A self-guided interpretive trail leads up to an overlook of Waiilatpu from atop the Whitman Memorial hill.  The trail passes a restored millpond and the Great Grave where 13 victims were buried in 1847, including Narcissa Whitman and her husband.

Instagram-worthy Photo

A portion of the Oregon Trail passed through Waiilatpu until rerouted south after 1844.

Peak Season

Summer

Hours

https://www.nps.gov/whmi/planyourvisit/hours.htm

Fees

None

Road Conditions

All roads paved

Camping

There is not an NPS campground, but private campgrounds are located in Walla Walla, Washington.

Related Sites

Fort Vancouver National Historic Site (Washington)

Lake Chelan National Recreation Area (Washington)

Lewis and Clark National Historical Park (Oregon-Washington)

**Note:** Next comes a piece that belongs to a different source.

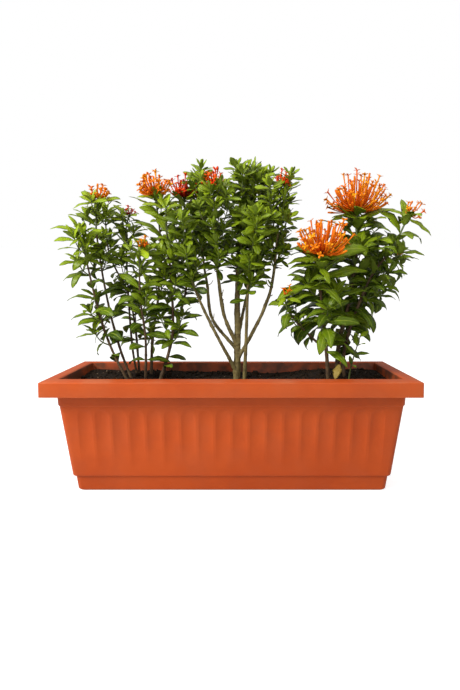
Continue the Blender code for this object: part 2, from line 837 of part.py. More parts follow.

Explore More – In addition to those killed in the attack at Whitman Mission on November 29, 1847, how many others were held hostage for a month until their ransom was paid?

Lyndon B. Johnson National Historical Park

Overview

Lyndon B. Johnson National Historical Park is composed of two separate sites located 14 miles apart in Johnson City and Stonewall, Texas.  Museums here highlight the significant legislation that passed during his presidency from 1963-1969, including the pivotal Civil Rights Act, and, for nature lovers, the Wilderness Act.  Additions to the National Park Service (NPS) system during his presidency were extensive, including five sites in his home state of Texas (see Related Sites below).

Highlights

Johnson Settlement, films, Texas White House, Johnson Family Cemetery

Must-Do Activity

The 36th President of the United States is typically referred to as LBJ.  Birders know an “LBJ” as an acronym for those hard to identify “little brown jobs” that flit away before you can focus them in your binoculars.  Fittingly, President LBJ’s wife was named Lady Bird, and together they did much to preserve our public lands for native plants and animals.  Around the boyhood home where LBJ grew up in Johnson City, there are plenty of birds to watch, as well as longhorn cattle.  A driving tour through the Stonewall property (14 miles west) requires a permit from the LBJ State Park and Historic Site.  Once you get that, tickets for a guided tour of the Texas White House are available at the NPS visitor center located inside the Airplane Hangar.

Best Trail

A walking tour through Johnson City includes stops at Withers and Spauldings General Store, LBJ’s boyhood home, and barns and cabins that date back to the 1800s within the Johnson Settlement.

Instagram-worthy Photo

Longhorn cattle can be seen at the Johnson Settlement in Johnson City, Texas.  Hereford cattle are still raised at the working ranch in Stonewall.

Peak Season

Spring and fall

Hours

https://www.nps.gov/lyjo/planyourvisit/hours.htm

Fees

None except for the Texas White House tour ($3 per person or free with the America the Beautiful pass)

Road Conditions

All roads paved

Camping

East of Johnson City, Pedernales Falls State Park has a campground, as does Lady Bird Johnson Municipal Park in Fredericksburg, Texas.

Related Sites

Guadalupe Mountains National Park (Texas)

Padre Island National Seashore (Texas)

Alibates Flint Quarries National Monument (Texas)

Explore More – Which resort in Florida (later owned by a future U.S. President) was designated a National Historic Site under the Johnson administration (then eventually sold and disbanded)?

Martin Van Buren National Historic Site

Overview

Martin Van Buren was the eighth President of the United States and the first to be born after it became a country in 1776.  The “little magician” started as a tavern-keeper’s son in Kinderhook, New York, then worked his way up to state senator, state attorney general, U.S. senator, governor, secretary of state, vice president, and president from 1837 to 1841.  During his presidency, he purchased the estate of “Lindenwald” (named for its linden or basswood trees) in his hometown and ran his unsuccessful presidential campaigns of 1844 and 1848 from there. 

Highlights

Lindenwald mansion, film, Kinderhook Dutch Reformed Cemetery

Must-Do Activity

National Park Service (NPS) rangers provide free guided tours inside the 36-room Gothic Revival mansion where Martin Van Buren lived from 1841 until his death in 1862.  One highlight is the elaborate French wallpaper in the dining room depicting a hunting scene.  We were assured by our tour guide that it is an apocryphal story that the saying “O.K.” came from Van Buren’s nickname “Old Kinderhook.”  We are still not convinced.

Best Trail

A 0.75-mile interpretive trail winds through some of the park’s 300 acres.  You can also visit Martin Van Buren’s grave by driving to Kinderhook Dutch Reformed Cemetery.

Instagram-worthy Photo

The lighting can be difficult for photography inside the mansion, but be sure to snap a picture of the many levels of stairs inside.

Peak Season

Summer

Hours

https://www.nps.gov/mava/planyourvisit/hours.htm

Fees

None

Road Conditions

All roads paved

Camping

Lake Taghkanic State Park offers a campground 15 miles southeast of Kinderhook, New York.

Related Sites

Home of Franklin D. Roosevelt National Historic Site (New York)

Fort Stanwix National Monument (New York)

Saratoga National Historical Park (New York)

Explore More – Martin Van Buren helped establish the Democratic party, but he ran for president in 1848 as the nominee for what other political party?